▶ **Aim of the task**: Reproduce each line of the listing exactly.

#### Information supplied

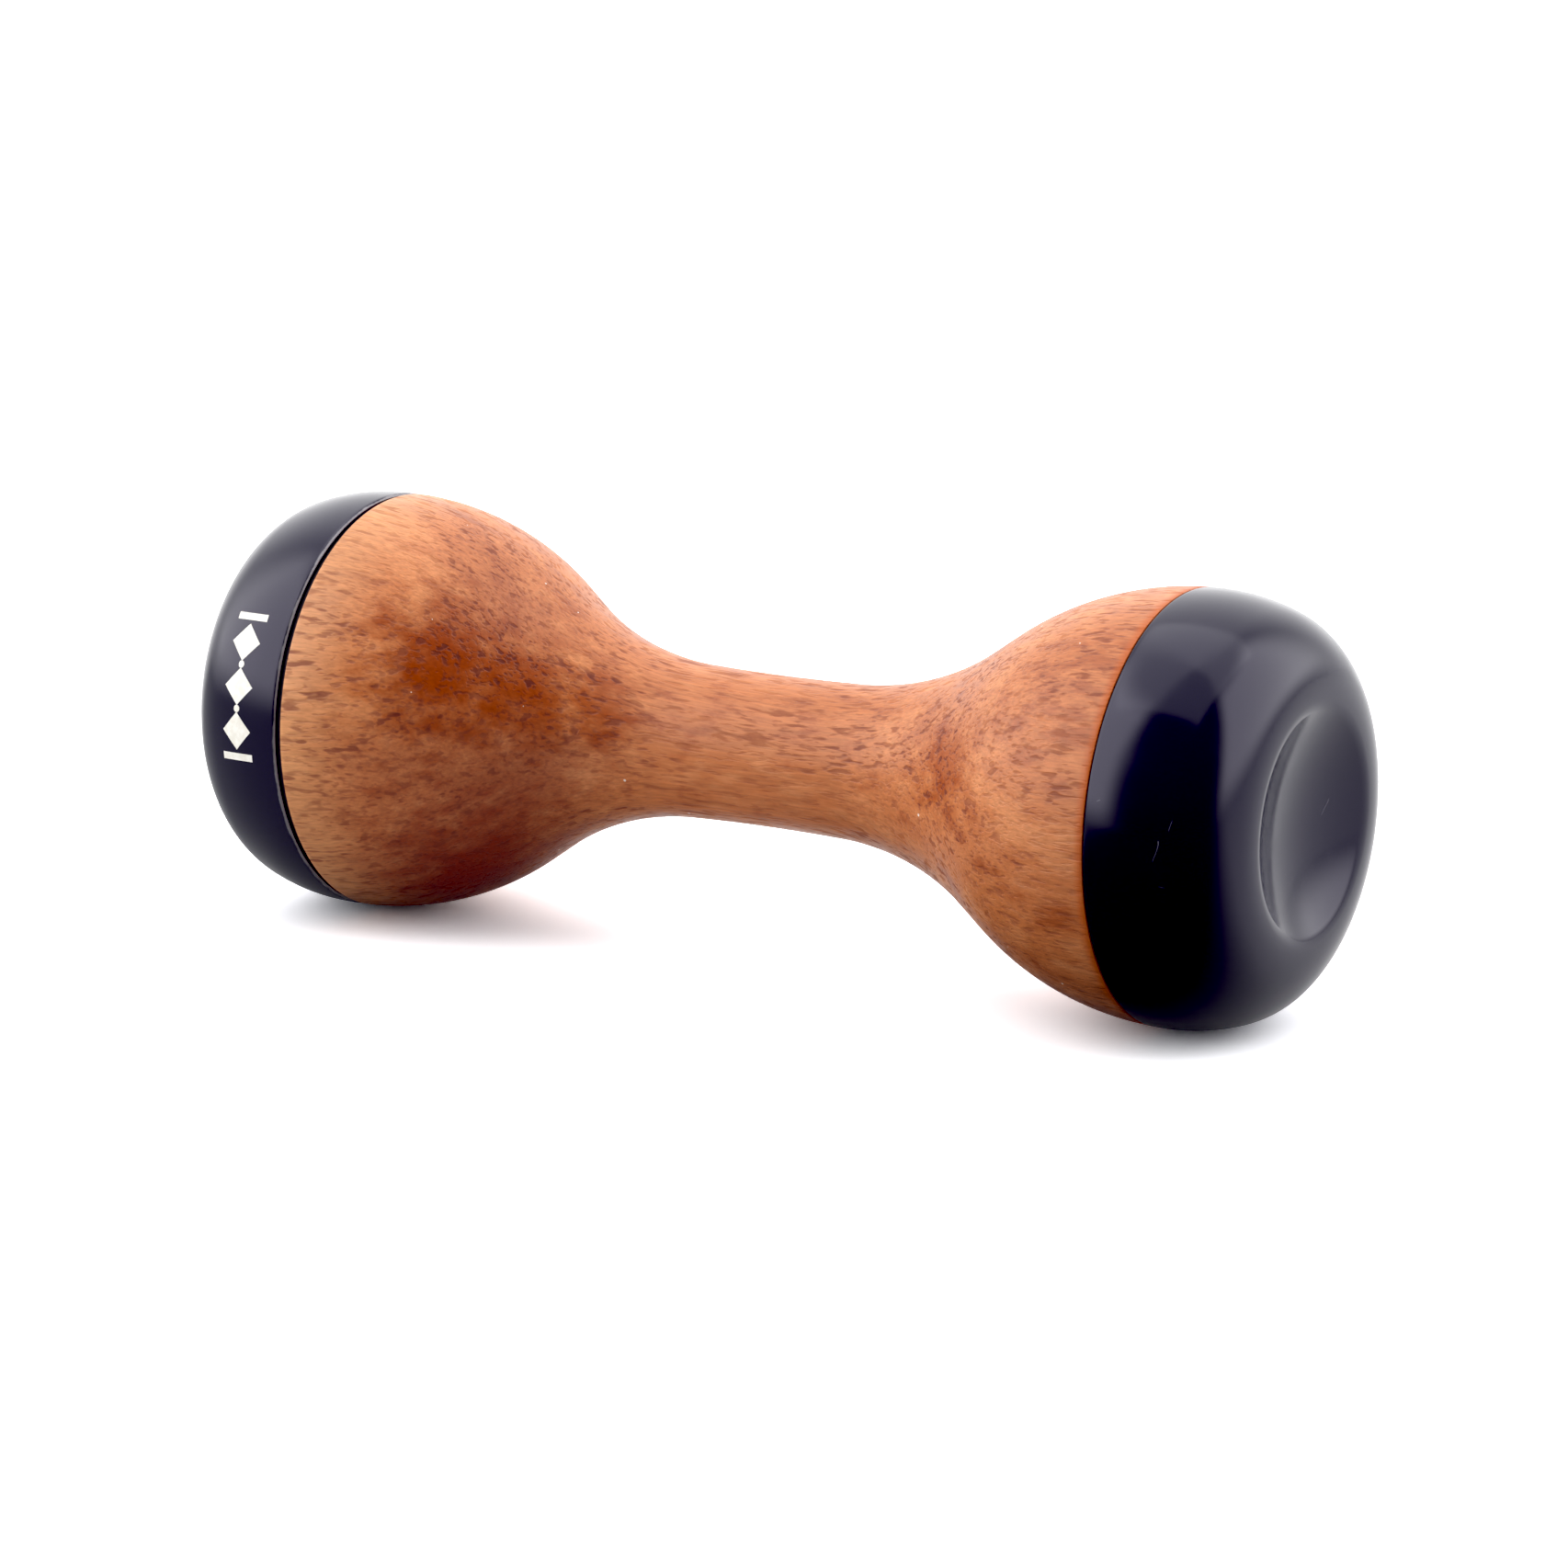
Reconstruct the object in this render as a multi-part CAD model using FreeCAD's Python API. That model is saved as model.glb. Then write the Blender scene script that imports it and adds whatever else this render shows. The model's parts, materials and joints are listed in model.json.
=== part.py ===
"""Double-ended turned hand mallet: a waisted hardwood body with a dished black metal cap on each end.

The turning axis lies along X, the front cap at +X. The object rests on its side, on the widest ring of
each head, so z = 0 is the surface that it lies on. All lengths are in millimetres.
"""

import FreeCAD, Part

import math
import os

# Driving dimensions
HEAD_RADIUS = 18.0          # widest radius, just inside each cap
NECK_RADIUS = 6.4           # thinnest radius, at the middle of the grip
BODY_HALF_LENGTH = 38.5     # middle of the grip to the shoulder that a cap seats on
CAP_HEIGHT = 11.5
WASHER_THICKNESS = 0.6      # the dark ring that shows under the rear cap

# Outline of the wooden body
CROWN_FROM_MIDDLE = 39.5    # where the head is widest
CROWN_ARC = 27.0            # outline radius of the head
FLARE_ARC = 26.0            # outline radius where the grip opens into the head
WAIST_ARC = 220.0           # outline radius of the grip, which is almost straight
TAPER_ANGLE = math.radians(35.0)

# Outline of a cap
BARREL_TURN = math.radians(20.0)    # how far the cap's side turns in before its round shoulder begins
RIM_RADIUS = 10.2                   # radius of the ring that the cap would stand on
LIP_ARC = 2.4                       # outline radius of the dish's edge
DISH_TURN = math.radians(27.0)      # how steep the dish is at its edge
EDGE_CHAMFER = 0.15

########

▶ **Result of the task**:
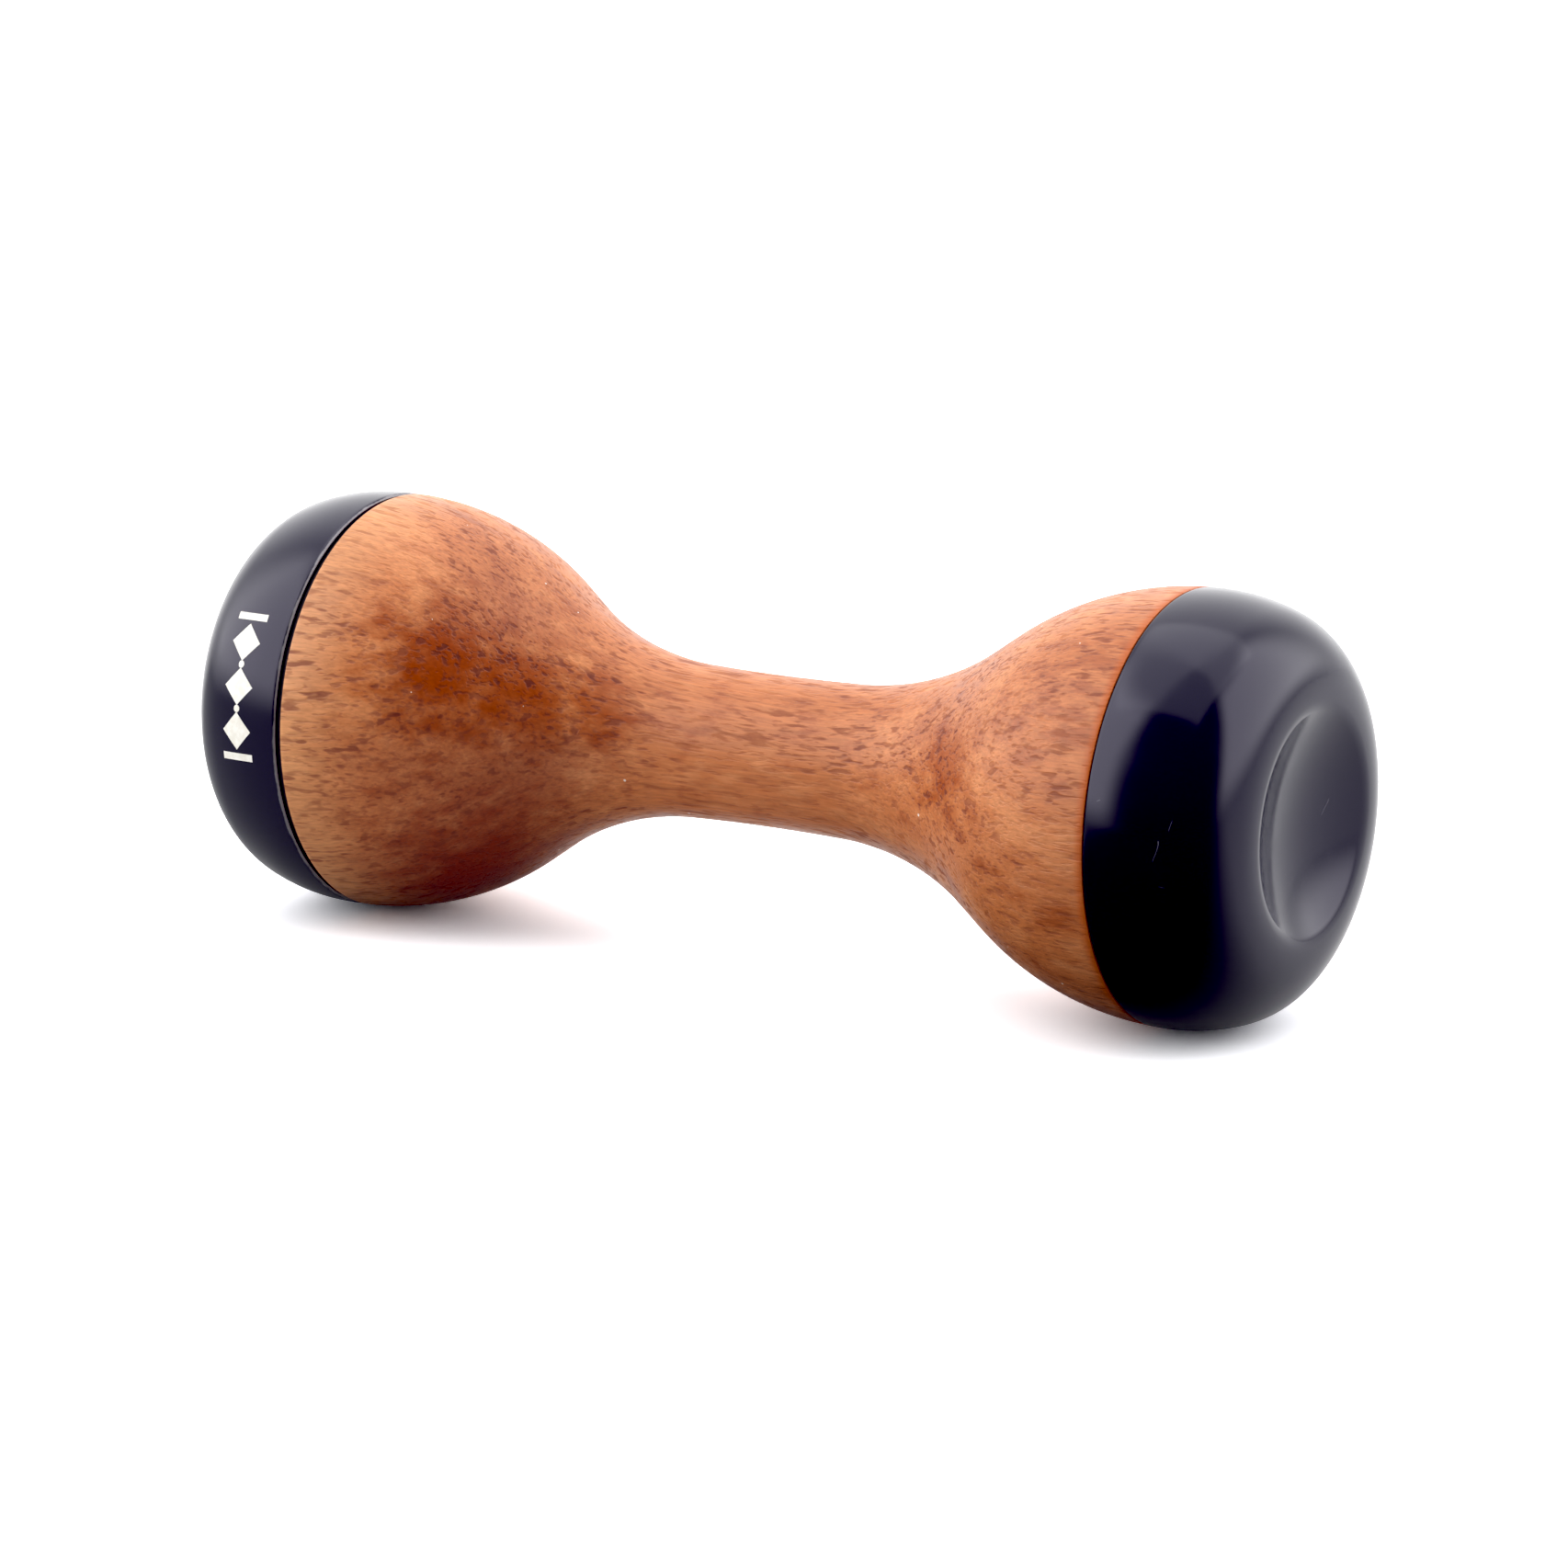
Reconstruct the object in this render as a multi-part CAD model using FreeCAD's Python API. That model is saved as model.glb. Then write the Blender scene script that imports it and adds whatever else this render shows. The model's parts, materials and joints are listed in model.json.
=== part.py ===
"""Double-ended turned hand mallet: a waisted hardwood body with a dished black metal cap on each end.

The turning axis lies along X, the front cap at +X. The object rests on its side, on the widest ring of
each head, so z = 0 is the surface that it lies on. All lengths are in millimetres.
"""

import FreeCAD, Part

import math
import os

# Driving dimensions
HEAD_RADIUS = 18.0          # widest radius, just inside each cap
NECK_RADIUS = 6.4           # thinnest radius, at the middle of the grip
BODY_HALF_LENGTH = 38.5     # middle of the grip to the shoulder that a cap seats on
CAP_HEIGHT = 11.5
WASHER_THICKNESS = 0.6      # the dark ring that shows under the rear cap

# Outline of the wooden body
CROWN_FROM_MIDDLE = 39.5    # where the head is widest
CROWN_ARC = 27.0            # outline radius of the head
FLARE_ARC = 26.0            # outline radius where the grip opens into the head
WAIST_ARC = 220.0           # outline radius of the grip, which is almost straight
TAPER_ANGLE = math.radians(35.0)

# Outline of a cap
BARREL_TURN = math.radians(20.0)    # how far the cap's side turns in before its round shoulder begins
RIM_RADIUS = 10.2                   # radius of the ring that the cap would stand on
LIP_ARC = 2.4                       # outline radius of the dish's edge
DISH_TURN = math.radians(27.0)      # how steep the dish is at its edge
EDGE_CHAMFER = 0.15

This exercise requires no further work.